#### Written problem:
Beneath this instruction is a block of data; output from it exactly the lines that run from the one containing "# tag plate, facing" through the one containing "low, high = Vector((1e9,)", inclusive.

#### Data lines:
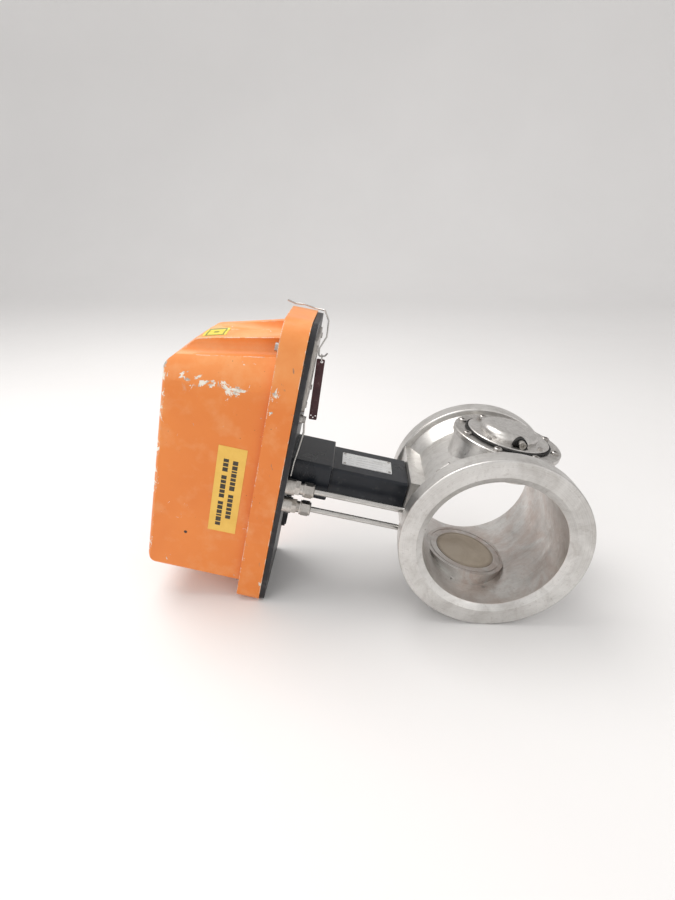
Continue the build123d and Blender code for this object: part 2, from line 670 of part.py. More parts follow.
def groove_cut(grow, extend):
    """The roof channels as one cutter, grown by the wall thickness for the inside."""
    with BuildPart() as g:
        for a, b, r in GROOVES:
            pa, pb = pt(*a), pt(*b)
            d = (pb - pa).normalized()
            with BuildSketch(Plane(origin=pa - d * extend, x_dir=(0, 1, 0), z_dir=d)):
                Circle(r + grow)
            extrude(amount=(pb - pa).length + 2 * extend)
    return g.part


def side_limit(back):
    """Side outline of the body: flat front, sloping front of the roof, rounded lower front."""
    (n0, h0), (n1, h1) = SLOPE
    length = math.hypot(n1 - n0, h1 - h0)
    un, uh = (n1 - n0) / length, (h1 - h0) / length
    low = BODY_LOW + back
    front = FRONT_N - back
    p0 = (n0 - uh * back, h0 + un * back)
    # the sloping line meets the front at h_a and the roof line at n_b
    h_a = p0[1] + (front - p0[0]) * uh / un
    n_b = n1 - uh * back * 0.8
    h_b = p0[1] + (n_b - p0[0]) * uh / un
    with BuildPart() as w:
        with BuildSketch(side(-80.0)) as sk:
            with BuildLine():
                Polyline((250.0, low), (front, low), (front, h_a), (n_b, h_b), (250.0, 176.0 - back),
                         (250.0, low))
            make_face()
            fillet([v for v in sk.vertices() if abs(v.X - front) < 1e-3 and abs(v.Y - low) < 1e-3],
                   radius=LOW_FRONT_R - back)
            fillet([v for v in sk.vertices() if abs(v.X - front) < 1e-3 and abs(v.Y - h_a) < 1e-3], radius=13.0)
            fillet([v for v in sk.vertices() if abs(v.X - n_b) < 1e-3 and abs(v.Y - h_b) < 1e-3], radius=14.0)
        extrude(amount=160.0)
    return w.part


def plan_limit(back):
    """Outline seen along h: rounds the two long edges of the front."""
    with BuildPart() as w:
        with BuildSketch(Plane(origin=pt(0, 0, -180.0), x_dir=N_DIR, z_dir=H_DIR)) as sk:
            with Locations(((240.0 + FRONT_N - back) / 2, 0)):
                Rectangle(FRONT_N - back - 240.0, 2 * (FRONT_Y + 1.0 - back))
            fillet([v for v in sk.vertices() if abs(v.X - FRONT_N + back) < 1e-3], radius=8.0 - back)
        extrude(amount=400.0)
    return w.part


outer_a = shell_section(262.0, 52.6, 98.0, 177.0, 150.0, BODY_LOW, 5.0)
outer_b = shell_section(FRONT_N + 4.0, FRONT_Y, 98.0, 139.5, 113.0, BODY_LOW, 5.0)
inner_a = shell_section(258.0, 49.6, 98.0, 174.0, 148.0, BODY_LOW + WALL, 4.0)
inner_b = shell_section(FRONT_N + 4.0, FRONT_Y - WALL, 98.0, 136.5, 111.0, BODY_LOW + WALL, 4.0)
channels = groove_cut(0.0, 0.0)
channel_walls = groove_cut(WALL, 6.0)
rim_outer = outline(COVER_N[0], 0.0)
rim_inner = outline(COVER_N[0], RIM_WALL)
outer_side, inner_side = side_limit(0.0), side_limit(WALL)
outer_plan, inner_plan = plan_limit(0.0), plan_limit(WALL)

with BuildPart() as cover_core:
    loft([inner_a, inner_b])
    add(inner_side, mode=Mode.INTERSECT)
    add(inner_plan, mode=Mode.INTERSECT)
    add(channel_walls, mode=Mode.SUBTRACT)

with BuildPart() as cover:
    loft([outer_a, outer_b])
    add(outer_side, mode=Mode.INTERSECT)
    add(outer_plan, mode=Mode.INTERSECT)
    add(channels, mode=Mode.SUBTRACT)
    extrude(rim_outer, amount=COVER_N[1] - COVER_N[0], taper=1.6)
    extrude(rim_inner, amount=COVER_N[1] - COVER_N[0] - 4.0, taper=1.6, mode=Mode.SUBTRACT)
    add(cover_core.part, mode=Mode.SUBTRACT)
    # screw columns behind the rim face
    with BuildSketch(across_n(COVER_N[0])):
        with Locations(*[(-y, h) for y, h in SCREW_POS]):
            Circle(6.2)
    extrude(amount=COVER_N[1] - COVER_N[0] - 2.0)
    with BuildSketch(across_n(COVER_N[0])):
        with Locations(*[(-y, h) for y, h in SCREW_POS]):
            Circle(3.3)
    extrude(amount=COVER_N[1] - COVER_N[0] + 6.0, mode=Mode.SUBTRACT)
keep(cover, "cover")

with BuildPart() as cover_screws:
    with BuildSketch(across_n(COVER_N[1] + 0.1)):
        with Locations(*[(-y, h) for y, h in SCREW_POS]):
            Circle(2.92)
    extrude(amount=-(COVER_N[1] + 0.1 - 239.4))
    with BuildSketch(across_n(COVER_N[1] + 0.1)):
        with Locations(*[(-y, h) for y, h in SCREW_POS]):
            Circle(4.9)
    extrude(amount=5.6)
    with BuildSketch(across_n(COVER_N[1] + 5.7)):
        with Locations(*[(-y, h) for y, h in SCREW_POS]):
            RegularPolygon(2.7, 6)
    extrude(amount=-3.2, mode=Mode.SUBTRACT)
keep(cover_screws, "cover_screws")


# ------------------------------------------------------------------ back of the base
with BuildPart() as rear_plate:
    with BuildSketch(across_n(BASE_N[0])):
        with Locations((13.0, 131.5)):
            RectangleRounded(76.0, 78.0, 4.0)
        with Locations(*PLATE_SCREWS):
            Circle(1.7, mode=Mode.SUBTRACT)
        with Locations((13.0, 135.0)):
            RectangleRounded(34.0, 34.0, 3.0, mode=Mode.SUBTRACT)
    extrude(amount=-3.0)
    chamfer(rear_plate.faces().sort_by(Axis(origin=(0, 0, 0), direction=N_DIR))[0].outer_wire().edges(), 0.5)
keep(rear_plate, "rear_plate")

with BuildPart() as rear_plate_screws:
    with BuildSketch(across_n(BASE_N[0] - 3.0)):
        with Locations(*PLATE_SCREWS):
            Circle(1.55)
    extrude(amount=5.6)
    with BuildSketch(across_n(BASE_N[0] - 3.0)):
        with Locations(*PLATE_SCREWS):
            Circle(3.1)
    extrude(amount=-1.3)
    with BuildSketch(across_n(BASE_N[0] - 4.3)):
        with Locations(*PLATE_SCREWS):
            Rectangle(4.8, 0.8)
    extrude(amount=0.7, mode=Mode.SUBTRACT)
keep(rear_plate_screws, "rear_plate_screws")

EARTH = (-47.0, 84.0)       # (y, h) of the earth screw; its washer clamps the earth wire's eye
with BuildPart() as earth_screw:
    with BuildSketch(across_n(BASE_N[0] - 3.0)):
        with Locations((-EARTH[0], EARTH[1])):
            Circle(2.05)
    extrude(amount=5.8)
    with BuildSketch(across_n(BASE_N[0] - 3.0)):
        with Locations((-EARTH[0], EARTH[1])):
            RegularPolygon(4.0, 6)
    extrude(amount=-3.4)
keep(earth_screw, "earth_screw")

# solid earth conductor from the earth screw down to the upper gland
WIRE_R = 1.1
with BuildPart() as earth_wire:
    with BuildLine() as earth_path:
        FilletPolyline(
            pt(231.9, EARTH[0], EARTH[1] - 5.0), pt(230.6, EARTH[0], 70.0), pt(232.4, EARTH[0], 50.0),
            pt(234.6, EARTH[0], 32.0), pt(235.2, EARTH[0], 14.6), radius=8.0,
        )
    with BuildSketch(Plane(origin=earth_path.line @ 0, z_dir=earth_path.line % 0)):
        Circle(WIRE_R)
    sweep()
keep(earth_wire, "earth_wire")

with BuildPart() as earth_eye:
    with BuildSketch(across_n(BASE_N[0])):
        with Locations((-EARTH[0], EARTH[1])):
            Circle(5.0)
            Circle(2.3, mode=Mode.SUBTRACT)
    extrude(amount=-1.6)
    with BuildSketch(across_n(BASE_N[0] - 1.6)):
        with Locations((-EARTH[0], EARTH[1])):
            Circle(4.6)
            Circle(2.2, mode=Mode.SUBTRACT)
    extrude(amount=-1.3)
keep(earth_eye, "earth_washers")

with BuildPart() as entry_plugs:
    for eh in (-60.0, -96.0):
        with BuildSketch(across_n(BASE_N[0], 38.0, eh)):
            Circle(8.0)
        extrude(amount=2.9)
        with BuildSketch(across_n(BASE_N[0], 38.0, eh)):
            RegularPolygon(10.4, 6)
        extrude(amount=-4.5)
        with BuildSketch(across_n(BASE_N[0] - 4.5, 38.0, eh)):
            Circle(7.8)
        extrude(amount=-1.5)
keep(entry_plugs, "entry_plugs")

# ------------------------------------------------------------------ electronics
with BuildPart() as board_standoffs:
    for y, h in STANDOFFS:
        with BuildSketch(across_n(240.5, y, h)):
            RegularPolygon(3.0, 6)
            Circle(1.3, mode=Mode.SUBTRACT)
        extrude(amount=14.5)
keep(board_standoffs, "board_standoffs")

with BuildPart() as main_board:
    with BuildSketch(across_n(255.0, 0, -3.0)):
        RectangleRounded(82.0, 214.0, 2.0)
        with Locations(*[(-y, h + 3.0) for y, h in STANDOFFS]):
            Circle(1.6, mode=Mode.SUBTRACT)
    extrude(amount=1.6)
keep(main_board, "main_board")

with BuildPart() as board_screws:
    for y, h in STANDOFFS:
        with BuildSketch(across_n(256.6, y, h)):
            Circle(1.25)
        extrude(amount=-8.0)
        with BuildSketch(across_n(256.6, y, h)):
            Circle(2.7)
        extrude(amount=2.0)
        with BuildSketch(across_n(258.6, y, h)):
            Rectangle(4.0, 0.7)
            Rectangle(0.7, 4.0)
        extrude(amount=-0.9, mode=Mode.SUBTRACT)
keep(board_screws, "board_screws")

with BuildPart() as rf_module:
    with BuildSketch(across_n(256.7, 4.0, -10.0)):
        RectangleRounded(56.0, 74.0, 1.5)
    extrude(amount=17.0)
    fillet(rf_module.faces().sort_by(Axis(origin=(0, 0, 0), direction=N_DIR))[-1].edges(), 1.2)
    with BuildSketch(across_n(273.7, 4.0, -10.0)):
        with GridLocations(48.0, 66.0, 2, 2):
            Circle(1.6)
    extrude(amount=0.8)
    with BuildSketch(across_n(273.7, 4.0, -10.0)):
        with Locations((-12.0, -12.0), (-12.0, 12.0)):
            Circle(3.2)
    extrude(amount=7.0)
keep(rf_module, "rf_module")

with BuildPart() as power_supply:
    with BuildSketch(across_n(256.7, 0.0, 62.0)):
        RectangleRounded(58.0, 44.0, 2.0)
    extrude(amount=26.0)
    chamfer(power_supply.faces().sort_by(Axis(origin=(0, 0, 0), direction=N_DIR))[-1].edges(), 1.5)
    with BuildSketch(across_n(282.7, 0.0, 62.0)):
        Rectangle(40.0, 26.0)
    extrude(amount=5.0)
keep(power_supply, "power_supply")

with BuildPart() as terminal_block:
    with BuildSketch(across_n(256.7, 0.0, -82.0)):
        Rectangle(60.0, 15.0)
    extrude(amount=13.0)
    with BuildSketch(across_n(269.7, 0.0, -82.0)):
        with GridLocations(7.5, 1.0, 7, 1):
            Circle(2.4)
    extrude(amount=-3.0, mode=Mode.SUBTRACT)
keep(terminal_block, "terminal_block")

# ------------------------------------------------------------------ tie wire and hanging tag
TAG_Y = 4.0
PIVOT = (229.0, TAG_Y, 142.5)       # (n, y, h) of the wire loop that the tag hangs from
PIV = pt(*PIVOT)
TIE_R = 0.9
TAG_LEAN = 8.6                      # lean of the tag in its own plane, degrees
with BuildPart() as tag_wire:
    with BuildLine() as tie_path:
        FilletPolyline(
            PIV + Vector(6.5, 0.0, 3.2), PIV + Vector(3.4, 0.0, 0.0), PIV + Vector(-3.4, 0.0, 0.0),
            PIV + Vector(-2.6, 2.0, 8.0), pt(228.0, TAG_Y + 8.0, 163.0), pt(229.5, TAG_Y + 14.0, 179.5),
            pt(236.0, TAG_Y + 18.0, 189.2), pt(247.0, TAG_Y + 21.0, 188.5), pt(259.0, TAG_Y + 23.0, 189.8),
            pt(270.0, TAG_Y + 24.0, 188.4), pt(279.0, TAG_Y + 24.0, 190.4), radius=1.9,
        )
    with BuildSketch(Plane(origin=tie_path.line @ 0, z_dir=tie_path.line % 0)):
        Circle(TIE_R)
    sweep(transition=Transition.ROUND)
keep(tag_wire, "tag_wire")

# the ring goes round the wire and through the eye of the tag
RING_C = PIV + Vector(0, 0, -2.4)
with BuildPart() as tag_ring:
    with BuildSketch(Plane(origin=RING_C - Vector(0.5, 0, 0), x_dir=(0, 1, 0), z_dir=(1, 0, 0))):
        Circle(4.6)
        Circle(3.6, mode=Mode.SUBTRACT)
    extrude(amount=1.0)
keep(tag_ring, "tag_ring")

# tag plate, facing -Y: local x along +X, local y up, leaning about its eye
lean = math.radians(TAG_LEAN)
EYE = RING_C + Vector(0, 0, -4.1)
TAG_X = Vector(math.cos(lean), 0, -math.sin(lean))
with BuildPart() as tag_plate:
    with BuildSketch(Plane(origin=EYE + Vector(0, 0.55, 0), x_dir=TAG_X, z_dir=(0, -1, 0))):
        with Locations((-1.4, -33.5)):
            RectangleRounded(9.4, 73.0, 1.6)
        Circle(1.5, mode=Mode.SUBTRACT)
        with Locations((-4.0, -65.0), (-1.4, -67.2), (1.2, -65.0)):
            Circle(0.8, mode=Mode.SUBTRACT)
    extrude(amount=1.1)
keep(tag_plate, "tag_plate")

for name, p in parts.items():
    p.label = name

os.makedirs("parts", exist_ok=True)
for name, p in parts.items():
    export_step(p, "parts/" + name + ".step")
for sgn in (1, -1):
    s0, b0, bm, tn, md, en = tube_points(sgn)
    print("tube", sgn, "bend radius", TUBE_BEND[sgn], "run radius", TUBE_RUN_R)
print(len(parts), "nodes")
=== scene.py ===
"""Looks for the in-line concentration transmitter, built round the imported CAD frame."""

import math

import bmesh
import bpy
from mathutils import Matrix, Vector
from mathutils.bvhtree import BVHTree


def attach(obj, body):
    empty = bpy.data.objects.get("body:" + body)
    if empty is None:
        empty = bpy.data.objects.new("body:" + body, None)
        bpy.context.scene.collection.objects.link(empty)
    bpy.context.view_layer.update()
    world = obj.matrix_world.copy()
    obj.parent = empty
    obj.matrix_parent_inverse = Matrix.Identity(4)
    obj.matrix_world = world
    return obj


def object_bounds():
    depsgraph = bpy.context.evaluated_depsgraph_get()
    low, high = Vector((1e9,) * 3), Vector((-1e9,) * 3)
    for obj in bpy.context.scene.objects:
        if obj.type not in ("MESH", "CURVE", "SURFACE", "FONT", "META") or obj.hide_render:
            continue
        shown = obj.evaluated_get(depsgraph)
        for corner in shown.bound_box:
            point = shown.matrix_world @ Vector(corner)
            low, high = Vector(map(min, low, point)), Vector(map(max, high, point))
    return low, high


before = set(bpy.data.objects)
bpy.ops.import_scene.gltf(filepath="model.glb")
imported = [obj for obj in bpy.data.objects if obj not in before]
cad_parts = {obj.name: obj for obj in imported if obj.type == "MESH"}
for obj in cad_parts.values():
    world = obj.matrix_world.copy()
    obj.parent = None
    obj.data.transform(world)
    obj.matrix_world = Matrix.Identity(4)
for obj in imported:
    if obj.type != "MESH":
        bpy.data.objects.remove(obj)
cad_lo, cad_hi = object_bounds()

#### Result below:
# tag plate, facing -Y: local x along +X, local y up, leaning about its eye
lean = math.radians(TAG_LEAN)
EYE = RING_C + Vector(0, 0, -4.1)
TAG_X = Vector(math.cos(lean), 0, -math.sin(lean))
with BuildPart() as tag_plate:
    with BuildSketch(Plane(origin=EYE + Vector(0, 0.55, 0), x_dir=TAG_X, z_dir=(0, -1, 0))):
        with Locations((-1.4, -33.5)):
            RectangleRounded(9.4, 73.0, 1.6)
        Circle(1.5, mode=Mode.SUBTRACT)
        with Locations((-4.0, -65.0), (-1.4, -67.2), (1.2, -65.0)):
            Circle(0.8, mode=Mode.SUBTRACT)
    extrude(amount=1.1)
keep(tag_plate, "tag_plate")

for name, p in parts.items():
    p.label = name

os.makedirs("parts", exist_ok=True)
for name, p in parts.items():
    export_step(p, "parts/" + name + ".step")
for sgn in (1, -1):
    s0, b0, bm, tn, md, en = tube_points(sgn)
    print("tube", sgn, "bend radius", TUBE_BEND[sgn], "run radius", TUBE_RUN_R)
print(len(parts), "nodes")
=== scene.py ===
"""Looks for the in-line concentration transmitter, built round the imported CAD frame."""

import math

import bmesh
import bpy
from mathutils import Matrix, Vector
from mathutils.bvhtree import BVHTree


def attach(obj, body):
    empty = bpy.data.objects.get("body:" + body)
    if empty is None:
        empty = bpy.data.objects.new("body:" + body, None)
        bpy.context.scene.collection.objects.link(empty)
    bpy.context.view_layer.update()
    world = obj.matrix_world.copy()
    obj.parent = empty
    obj.matrix_parent_inverse = Matrix.Identity(4)
    obj.matrix_world = world
    return obj


def object_bounds():
    depsgraph = bpy.context.evaluated_depsgraph_get()
    low, high = Vector((1e9,) * 3), Vector((-1e9,) * 3)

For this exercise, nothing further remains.